What you will do:
Write out exactly the lines below that run from the one containing "attach(piece, body)" through the one containing "3.8, fork_wood, FORK_PLACE)", both included, with no other lines.

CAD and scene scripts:
____________________
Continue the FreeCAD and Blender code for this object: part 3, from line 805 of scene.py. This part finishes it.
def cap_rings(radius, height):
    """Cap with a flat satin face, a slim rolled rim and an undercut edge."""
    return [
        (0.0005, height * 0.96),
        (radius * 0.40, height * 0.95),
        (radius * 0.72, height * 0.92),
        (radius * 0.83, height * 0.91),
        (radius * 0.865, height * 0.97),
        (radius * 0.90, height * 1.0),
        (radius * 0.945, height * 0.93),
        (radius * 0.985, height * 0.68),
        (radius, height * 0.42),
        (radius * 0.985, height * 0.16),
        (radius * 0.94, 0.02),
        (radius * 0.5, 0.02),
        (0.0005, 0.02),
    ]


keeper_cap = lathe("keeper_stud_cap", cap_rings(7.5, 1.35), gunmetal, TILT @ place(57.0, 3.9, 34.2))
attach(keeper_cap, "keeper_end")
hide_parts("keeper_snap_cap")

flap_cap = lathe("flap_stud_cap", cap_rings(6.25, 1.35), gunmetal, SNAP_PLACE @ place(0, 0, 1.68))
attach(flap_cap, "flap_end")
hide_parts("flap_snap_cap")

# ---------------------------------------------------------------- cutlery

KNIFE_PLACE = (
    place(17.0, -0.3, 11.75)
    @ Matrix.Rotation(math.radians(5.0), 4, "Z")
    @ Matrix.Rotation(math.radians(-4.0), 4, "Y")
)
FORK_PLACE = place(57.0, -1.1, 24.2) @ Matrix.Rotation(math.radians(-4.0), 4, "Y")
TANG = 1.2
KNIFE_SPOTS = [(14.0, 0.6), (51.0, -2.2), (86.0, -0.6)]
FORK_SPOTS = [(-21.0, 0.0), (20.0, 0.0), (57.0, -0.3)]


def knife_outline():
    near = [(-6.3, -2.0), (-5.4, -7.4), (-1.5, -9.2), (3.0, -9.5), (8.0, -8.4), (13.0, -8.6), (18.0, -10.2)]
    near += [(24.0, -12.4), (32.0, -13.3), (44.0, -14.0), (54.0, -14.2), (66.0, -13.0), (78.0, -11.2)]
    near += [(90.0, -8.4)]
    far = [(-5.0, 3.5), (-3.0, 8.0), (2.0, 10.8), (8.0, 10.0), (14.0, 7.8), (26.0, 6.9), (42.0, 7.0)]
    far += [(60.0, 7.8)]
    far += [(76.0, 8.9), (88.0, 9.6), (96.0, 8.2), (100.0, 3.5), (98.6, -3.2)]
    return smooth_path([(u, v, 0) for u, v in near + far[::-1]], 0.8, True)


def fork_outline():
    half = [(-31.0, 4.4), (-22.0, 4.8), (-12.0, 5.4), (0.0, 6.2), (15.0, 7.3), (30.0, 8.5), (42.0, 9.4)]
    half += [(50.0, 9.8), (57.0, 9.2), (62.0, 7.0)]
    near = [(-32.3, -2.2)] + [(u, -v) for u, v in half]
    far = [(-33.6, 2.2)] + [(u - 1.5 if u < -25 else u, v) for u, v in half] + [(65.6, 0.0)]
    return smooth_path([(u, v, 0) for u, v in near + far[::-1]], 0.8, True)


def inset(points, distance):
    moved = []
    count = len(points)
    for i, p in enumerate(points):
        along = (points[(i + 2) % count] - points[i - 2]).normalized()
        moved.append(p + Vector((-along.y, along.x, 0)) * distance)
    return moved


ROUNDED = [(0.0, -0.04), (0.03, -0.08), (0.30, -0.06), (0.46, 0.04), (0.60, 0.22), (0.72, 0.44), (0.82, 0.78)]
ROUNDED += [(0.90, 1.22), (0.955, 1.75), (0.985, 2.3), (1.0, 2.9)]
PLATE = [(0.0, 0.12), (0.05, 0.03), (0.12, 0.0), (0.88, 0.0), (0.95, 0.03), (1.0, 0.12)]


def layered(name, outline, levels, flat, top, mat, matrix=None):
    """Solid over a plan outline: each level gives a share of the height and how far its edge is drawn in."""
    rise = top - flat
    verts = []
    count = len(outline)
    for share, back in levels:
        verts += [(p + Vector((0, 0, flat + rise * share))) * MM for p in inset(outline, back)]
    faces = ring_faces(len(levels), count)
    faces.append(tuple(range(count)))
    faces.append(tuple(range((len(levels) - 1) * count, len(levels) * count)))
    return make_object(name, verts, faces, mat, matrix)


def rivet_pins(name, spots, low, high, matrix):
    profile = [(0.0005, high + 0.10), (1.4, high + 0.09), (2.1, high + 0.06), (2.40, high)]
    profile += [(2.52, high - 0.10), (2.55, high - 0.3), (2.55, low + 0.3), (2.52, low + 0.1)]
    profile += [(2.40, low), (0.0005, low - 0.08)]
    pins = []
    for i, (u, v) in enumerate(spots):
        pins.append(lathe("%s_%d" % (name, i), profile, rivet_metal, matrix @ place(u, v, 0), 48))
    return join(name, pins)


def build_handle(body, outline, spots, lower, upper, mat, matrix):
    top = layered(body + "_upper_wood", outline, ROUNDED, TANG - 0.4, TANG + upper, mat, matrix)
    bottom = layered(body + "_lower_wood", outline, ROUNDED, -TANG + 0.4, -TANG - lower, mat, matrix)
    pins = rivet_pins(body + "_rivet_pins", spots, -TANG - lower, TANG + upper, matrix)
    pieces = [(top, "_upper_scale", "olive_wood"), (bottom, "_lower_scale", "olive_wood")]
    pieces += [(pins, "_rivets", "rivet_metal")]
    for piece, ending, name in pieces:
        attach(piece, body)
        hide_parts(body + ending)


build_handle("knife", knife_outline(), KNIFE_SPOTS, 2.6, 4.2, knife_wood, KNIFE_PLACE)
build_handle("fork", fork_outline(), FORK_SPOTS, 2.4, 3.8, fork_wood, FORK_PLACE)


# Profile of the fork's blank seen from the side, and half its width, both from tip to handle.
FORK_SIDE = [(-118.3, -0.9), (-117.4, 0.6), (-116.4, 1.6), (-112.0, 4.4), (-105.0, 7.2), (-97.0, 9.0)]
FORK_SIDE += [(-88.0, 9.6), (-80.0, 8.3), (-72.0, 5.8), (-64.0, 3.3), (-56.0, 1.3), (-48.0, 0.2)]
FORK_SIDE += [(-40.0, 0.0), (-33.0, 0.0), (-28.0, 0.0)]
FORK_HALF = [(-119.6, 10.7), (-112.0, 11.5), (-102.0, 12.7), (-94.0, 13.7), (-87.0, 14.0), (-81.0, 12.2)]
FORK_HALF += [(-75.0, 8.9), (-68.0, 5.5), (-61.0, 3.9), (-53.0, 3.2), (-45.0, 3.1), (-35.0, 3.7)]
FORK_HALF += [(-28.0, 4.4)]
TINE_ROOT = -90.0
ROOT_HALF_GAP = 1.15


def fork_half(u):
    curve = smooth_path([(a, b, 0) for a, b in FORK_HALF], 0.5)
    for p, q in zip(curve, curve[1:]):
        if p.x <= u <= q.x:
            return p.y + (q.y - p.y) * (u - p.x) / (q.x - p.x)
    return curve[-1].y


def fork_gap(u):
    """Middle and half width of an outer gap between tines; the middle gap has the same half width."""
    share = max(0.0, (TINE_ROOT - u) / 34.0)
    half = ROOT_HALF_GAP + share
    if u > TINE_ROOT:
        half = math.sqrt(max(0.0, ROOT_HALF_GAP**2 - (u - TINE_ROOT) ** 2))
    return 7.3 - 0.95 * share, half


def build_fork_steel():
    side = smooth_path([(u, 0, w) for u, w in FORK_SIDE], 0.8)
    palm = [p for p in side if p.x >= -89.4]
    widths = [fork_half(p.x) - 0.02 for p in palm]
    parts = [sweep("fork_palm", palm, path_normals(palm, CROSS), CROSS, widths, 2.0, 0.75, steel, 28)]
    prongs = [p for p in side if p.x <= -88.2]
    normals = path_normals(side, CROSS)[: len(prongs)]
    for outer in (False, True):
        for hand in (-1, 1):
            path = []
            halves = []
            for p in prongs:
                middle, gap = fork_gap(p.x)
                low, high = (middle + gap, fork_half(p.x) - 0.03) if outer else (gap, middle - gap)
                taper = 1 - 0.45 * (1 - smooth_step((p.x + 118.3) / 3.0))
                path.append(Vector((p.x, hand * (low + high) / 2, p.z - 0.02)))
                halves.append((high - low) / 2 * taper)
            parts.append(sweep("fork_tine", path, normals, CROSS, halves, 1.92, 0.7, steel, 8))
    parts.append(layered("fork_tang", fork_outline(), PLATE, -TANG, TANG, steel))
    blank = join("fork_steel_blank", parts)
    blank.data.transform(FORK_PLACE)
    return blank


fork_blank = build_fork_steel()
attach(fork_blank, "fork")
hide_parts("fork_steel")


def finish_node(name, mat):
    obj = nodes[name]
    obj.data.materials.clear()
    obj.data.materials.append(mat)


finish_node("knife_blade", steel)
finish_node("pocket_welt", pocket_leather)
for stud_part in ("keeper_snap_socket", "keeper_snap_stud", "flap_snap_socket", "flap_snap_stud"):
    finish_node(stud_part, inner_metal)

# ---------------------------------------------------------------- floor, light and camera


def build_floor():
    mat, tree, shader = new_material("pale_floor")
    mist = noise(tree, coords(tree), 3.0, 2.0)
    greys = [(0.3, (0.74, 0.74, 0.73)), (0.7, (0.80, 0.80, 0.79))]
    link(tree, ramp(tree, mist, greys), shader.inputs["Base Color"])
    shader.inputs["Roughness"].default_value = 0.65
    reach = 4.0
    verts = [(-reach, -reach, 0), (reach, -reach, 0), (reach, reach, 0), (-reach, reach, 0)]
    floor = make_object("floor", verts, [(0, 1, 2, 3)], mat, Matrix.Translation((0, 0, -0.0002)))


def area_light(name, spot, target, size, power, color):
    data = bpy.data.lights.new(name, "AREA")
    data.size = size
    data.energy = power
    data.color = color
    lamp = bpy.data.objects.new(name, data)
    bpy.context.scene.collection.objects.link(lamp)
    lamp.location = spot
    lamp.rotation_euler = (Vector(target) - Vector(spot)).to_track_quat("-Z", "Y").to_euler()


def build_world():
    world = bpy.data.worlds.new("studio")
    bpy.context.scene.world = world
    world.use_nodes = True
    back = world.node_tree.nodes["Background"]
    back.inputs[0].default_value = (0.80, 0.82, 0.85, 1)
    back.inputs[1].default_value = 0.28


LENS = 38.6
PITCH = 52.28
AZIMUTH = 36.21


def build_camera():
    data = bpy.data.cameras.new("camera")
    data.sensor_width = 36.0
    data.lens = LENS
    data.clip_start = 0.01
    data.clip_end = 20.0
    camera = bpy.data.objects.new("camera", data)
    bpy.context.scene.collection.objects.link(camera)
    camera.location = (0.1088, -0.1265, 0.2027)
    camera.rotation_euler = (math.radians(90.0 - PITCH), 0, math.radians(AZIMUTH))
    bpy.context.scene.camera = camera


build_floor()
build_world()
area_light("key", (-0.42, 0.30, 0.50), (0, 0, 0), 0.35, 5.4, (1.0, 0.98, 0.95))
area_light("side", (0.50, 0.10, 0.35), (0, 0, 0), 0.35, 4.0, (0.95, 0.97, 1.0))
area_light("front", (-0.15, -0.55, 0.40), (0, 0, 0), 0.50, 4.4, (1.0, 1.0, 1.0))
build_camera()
____________________
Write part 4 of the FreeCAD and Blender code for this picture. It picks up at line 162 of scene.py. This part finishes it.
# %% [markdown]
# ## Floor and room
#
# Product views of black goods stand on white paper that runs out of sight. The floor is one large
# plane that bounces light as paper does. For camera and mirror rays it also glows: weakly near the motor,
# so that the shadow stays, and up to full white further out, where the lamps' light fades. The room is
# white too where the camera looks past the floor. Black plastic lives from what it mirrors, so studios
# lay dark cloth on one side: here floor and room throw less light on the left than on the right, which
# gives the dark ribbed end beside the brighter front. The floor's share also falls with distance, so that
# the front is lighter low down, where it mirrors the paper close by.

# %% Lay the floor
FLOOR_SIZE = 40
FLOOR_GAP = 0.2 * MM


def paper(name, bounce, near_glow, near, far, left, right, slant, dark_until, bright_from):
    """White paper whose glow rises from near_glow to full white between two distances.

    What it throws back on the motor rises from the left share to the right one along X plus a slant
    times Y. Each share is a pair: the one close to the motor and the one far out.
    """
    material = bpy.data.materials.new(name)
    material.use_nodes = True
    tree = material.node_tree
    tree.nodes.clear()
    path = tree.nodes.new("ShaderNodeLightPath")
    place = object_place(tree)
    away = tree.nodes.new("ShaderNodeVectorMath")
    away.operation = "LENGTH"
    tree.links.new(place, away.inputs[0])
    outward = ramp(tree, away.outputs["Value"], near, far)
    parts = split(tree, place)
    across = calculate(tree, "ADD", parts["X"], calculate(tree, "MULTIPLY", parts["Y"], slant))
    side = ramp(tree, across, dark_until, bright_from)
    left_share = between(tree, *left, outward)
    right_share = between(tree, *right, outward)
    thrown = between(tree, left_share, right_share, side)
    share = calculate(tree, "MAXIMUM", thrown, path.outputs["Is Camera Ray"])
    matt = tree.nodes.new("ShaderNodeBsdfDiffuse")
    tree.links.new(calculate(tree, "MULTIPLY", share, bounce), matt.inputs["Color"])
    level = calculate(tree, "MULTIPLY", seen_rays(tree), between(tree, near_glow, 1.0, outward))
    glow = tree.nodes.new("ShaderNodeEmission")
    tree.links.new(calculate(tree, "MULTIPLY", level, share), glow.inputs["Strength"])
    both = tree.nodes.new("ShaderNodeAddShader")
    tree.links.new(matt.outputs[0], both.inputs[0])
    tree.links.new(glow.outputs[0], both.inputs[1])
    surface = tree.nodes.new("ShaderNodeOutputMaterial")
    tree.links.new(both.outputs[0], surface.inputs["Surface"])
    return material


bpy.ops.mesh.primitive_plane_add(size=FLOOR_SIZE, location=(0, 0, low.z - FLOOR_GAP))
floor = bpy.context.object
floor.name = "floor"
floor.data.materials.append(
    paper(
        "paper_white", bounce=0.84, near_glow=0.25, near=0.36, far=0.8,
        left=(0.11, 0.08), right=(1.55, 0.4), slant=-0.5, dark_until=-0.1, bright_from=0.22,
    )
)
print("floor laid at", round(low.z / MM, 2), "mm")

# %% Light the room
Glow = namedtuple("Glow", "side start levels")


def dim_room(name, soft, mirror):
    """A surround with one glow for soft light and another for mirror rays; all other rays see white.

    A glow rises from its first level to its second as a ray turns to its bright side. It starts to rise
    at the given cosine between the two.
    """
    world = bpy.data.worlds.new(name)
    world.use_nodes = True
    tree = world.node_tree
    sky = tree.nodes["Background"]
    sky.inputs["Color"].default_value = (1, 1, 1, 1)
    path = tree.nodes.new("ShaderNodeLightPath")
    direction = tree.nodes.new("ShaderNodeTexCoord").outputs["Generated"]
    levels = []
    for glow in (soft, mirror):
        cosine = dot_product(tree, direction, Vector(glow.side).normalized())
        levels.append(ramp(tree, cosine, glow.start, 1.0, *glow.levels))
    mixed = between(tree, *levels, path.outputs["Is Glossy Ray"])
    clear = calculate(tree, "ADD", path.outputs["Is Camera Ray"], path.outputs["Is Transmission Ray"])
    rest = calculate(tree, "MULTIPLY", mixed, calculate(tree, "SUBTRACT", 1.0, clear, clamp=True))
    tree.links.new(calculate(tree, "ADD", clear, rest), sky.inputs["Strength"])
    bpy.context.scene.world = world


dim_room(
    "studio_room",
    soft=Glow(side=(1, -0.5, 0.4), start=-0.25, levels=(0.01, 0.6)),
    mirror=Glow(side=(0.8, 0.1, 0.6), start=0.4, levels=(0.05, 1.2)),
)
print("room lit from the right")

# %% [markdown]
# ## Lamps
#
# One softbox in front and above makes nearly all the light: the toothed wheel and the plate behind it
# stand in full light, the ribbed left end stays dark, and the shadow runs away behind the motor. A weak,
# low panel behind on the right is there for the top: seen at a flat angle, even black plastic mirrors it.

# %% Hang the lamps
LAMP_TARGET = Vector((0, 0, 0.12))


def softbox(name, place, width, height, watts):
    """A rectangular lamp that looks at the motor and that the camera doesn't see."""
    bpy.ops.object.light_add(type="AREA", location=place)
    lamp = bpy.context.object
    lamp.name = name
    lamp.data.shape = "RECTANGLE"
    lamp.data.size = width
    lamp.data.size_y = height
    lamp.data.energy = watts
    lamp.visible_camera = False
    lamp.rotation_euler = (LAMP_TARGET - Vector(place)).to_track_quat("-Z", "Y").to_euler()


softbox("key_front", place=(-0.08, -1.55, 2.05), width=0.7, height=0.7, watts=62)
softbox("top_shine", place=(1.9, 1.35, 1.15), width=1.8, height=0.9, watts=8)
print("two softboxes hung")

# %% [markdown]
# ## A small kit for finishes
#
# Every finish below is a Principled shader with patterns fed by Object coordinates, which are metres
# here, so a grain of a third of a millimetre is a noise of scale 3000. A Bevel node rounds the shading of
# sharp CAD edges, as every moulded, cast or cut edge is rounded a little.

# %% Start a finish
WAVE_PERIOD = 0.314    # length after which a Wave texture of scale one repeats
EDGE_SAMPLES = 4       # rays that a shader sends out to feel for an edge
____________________
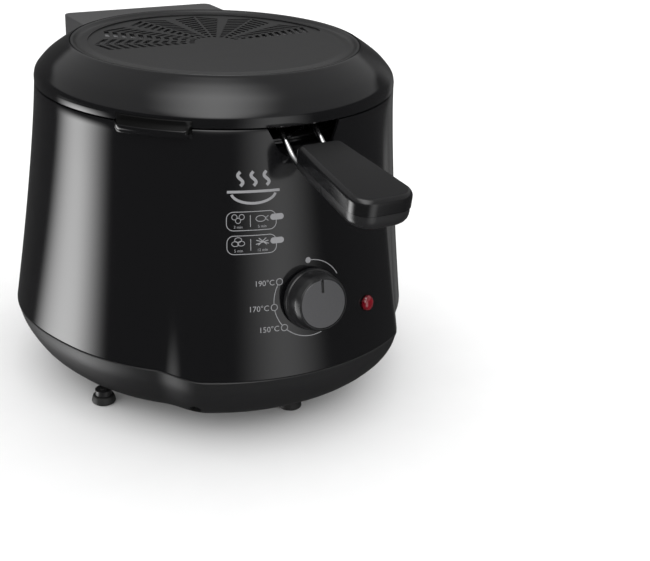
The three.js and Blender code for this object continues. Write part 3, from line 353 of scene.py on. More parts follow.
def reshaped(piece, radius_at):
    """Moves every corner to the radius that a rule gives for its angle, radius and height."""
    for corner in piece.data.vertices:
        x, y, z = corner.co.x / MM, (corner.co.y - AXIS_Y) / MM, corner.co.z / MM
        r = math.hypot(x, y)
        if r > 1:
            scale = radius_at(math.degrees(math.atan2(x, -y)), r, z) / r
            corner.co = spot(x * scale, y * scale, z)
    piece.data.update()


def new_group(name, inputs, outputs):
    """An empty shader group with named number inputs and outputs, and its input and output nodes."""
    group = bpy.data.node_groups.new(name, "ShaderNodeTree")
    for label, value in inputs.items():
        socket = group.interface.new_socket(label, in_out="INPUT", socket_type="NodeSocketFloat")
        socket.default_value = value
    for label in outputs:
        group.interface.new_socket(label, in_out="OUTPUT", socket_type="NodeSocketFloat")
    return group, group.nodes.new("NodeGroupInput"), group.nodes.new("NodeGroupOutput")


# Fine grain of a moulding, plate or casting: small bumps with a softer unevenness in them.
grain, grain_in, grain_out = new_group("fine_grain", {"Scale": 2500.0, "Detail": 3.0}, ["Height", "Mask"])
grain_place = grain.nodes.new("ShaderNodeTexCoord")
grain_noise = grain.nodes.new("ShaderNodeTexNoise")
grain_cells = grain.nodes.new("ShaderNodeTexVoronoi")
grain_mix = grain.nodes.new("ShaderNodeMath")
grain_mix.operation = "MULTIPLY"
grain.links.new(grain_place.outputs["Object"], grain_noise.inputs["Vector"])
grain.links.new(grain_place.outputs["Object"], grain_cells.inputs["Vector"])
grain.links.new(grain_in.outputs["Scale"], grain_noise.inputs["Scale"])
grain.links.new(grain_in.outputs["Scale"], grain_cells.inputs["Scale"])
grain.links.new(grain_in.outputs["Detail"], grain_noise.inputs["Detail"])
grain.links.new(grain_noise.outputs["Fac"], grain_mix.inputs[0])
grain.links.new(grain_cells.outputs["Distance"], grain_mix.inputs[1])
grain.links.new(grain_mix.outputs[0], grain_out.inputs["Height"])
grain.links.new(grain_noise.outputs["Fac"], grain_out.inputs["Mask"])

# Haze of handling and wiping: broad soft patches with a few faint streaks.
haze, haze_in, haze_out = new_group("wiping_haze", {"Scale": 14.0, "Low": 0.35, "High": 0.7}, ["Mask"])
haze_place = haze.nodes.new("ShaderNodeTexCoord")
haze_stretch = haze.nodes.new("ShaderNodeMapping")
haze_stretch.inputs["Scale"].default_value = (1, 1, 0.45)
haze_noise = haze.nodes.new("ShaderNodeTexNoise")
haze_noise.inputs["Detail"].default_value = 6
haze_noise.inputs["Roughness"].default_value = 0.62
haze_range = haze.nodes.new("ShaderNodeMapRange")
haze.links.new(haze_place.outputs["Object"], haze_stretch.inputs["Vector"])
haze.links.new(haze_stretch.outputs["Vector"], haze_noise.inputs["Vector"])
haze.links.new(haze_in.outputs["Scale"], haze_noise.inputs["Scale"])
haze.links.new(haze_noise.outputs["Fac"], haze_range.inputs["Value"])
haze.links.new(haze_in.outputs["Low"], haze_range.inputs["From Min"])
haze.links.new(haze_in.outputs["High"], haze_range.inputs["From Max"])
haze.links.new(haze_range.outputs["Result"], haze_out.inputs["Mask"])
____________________
Correct answer:
        attach(piece, body)
        hide_parts(body + ending)


build_handle("knife", knife_outline(), KNIFE_SPOTS, 2.6, 4.2, knife_wood, KNIFE_PLACE)
build_handle("fork", fork_outline(), FORK_SPOTS, 2.4, 3.8, fork_wood, FORK_PLACE)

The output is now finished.